In front of me were two black women who seemed to know each other. A lot of men in shirtsleeves, not a single tie. One 65ish woman in a tres svelte suit and a killer good haircut. A tired-looking blonde girl within days of having a baby. A very tall lanky young fellow with a Dutch name several rows ahead. (I know his name because he was one of the nine mildly stunned when their names were drawn, not for the trial of the day, but for a year-long appointment to the Grand Jury which meets once a month.)

At about 11 a.m. we were dismissed for three hours for the court to do preliminary business. I worked on my novel--minor changes on hard copy in pen--first at the hip, granola-ish General Store Cafe (caramel apple cake and decaf) and then when the Council on Aging started pouring in for their lunch meeting, at Hardee's (medium-sized sweet iced tea, if you must know; could have done worse.)

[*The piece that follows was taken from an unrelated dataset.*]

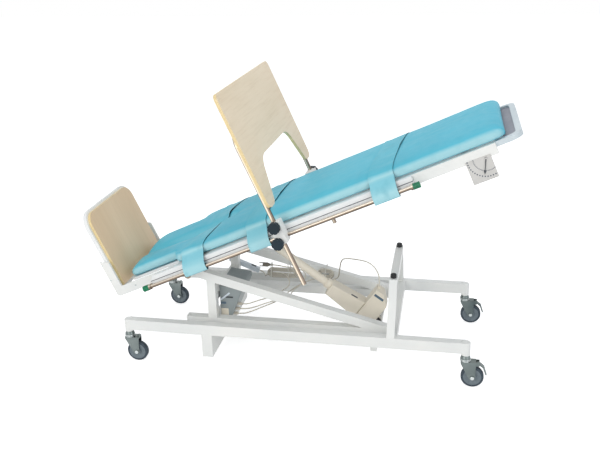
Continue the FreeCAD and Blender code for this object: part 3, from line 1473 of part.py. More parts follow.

At 2 p.m., we all returned and filled the pews again. All of us on time, nobody skipping town. The judge Narley Cashwell, who'd done an impressive job of being clear in his explanations without being condescending, then dismissed us. The defendant, charged with assaulting a policeman, possession of drugs, etc., had decided at lunch to plead guilty. The jury pool erupted in applause at the news.

While it was an interesting little adventure in, for me, a different town than usual, none of us really longed to be there, it seemed. We were all taking time away from something else.

My point: we have a bold system of government that relies on people showing up, I do know there'd be trouble for anyone who didn't, but trouble is not always a deterrent. Our system really does rely on any and every person. I know it makes mistakes, but still... It made me kinda proud to see it again, genuinely democratic, in action.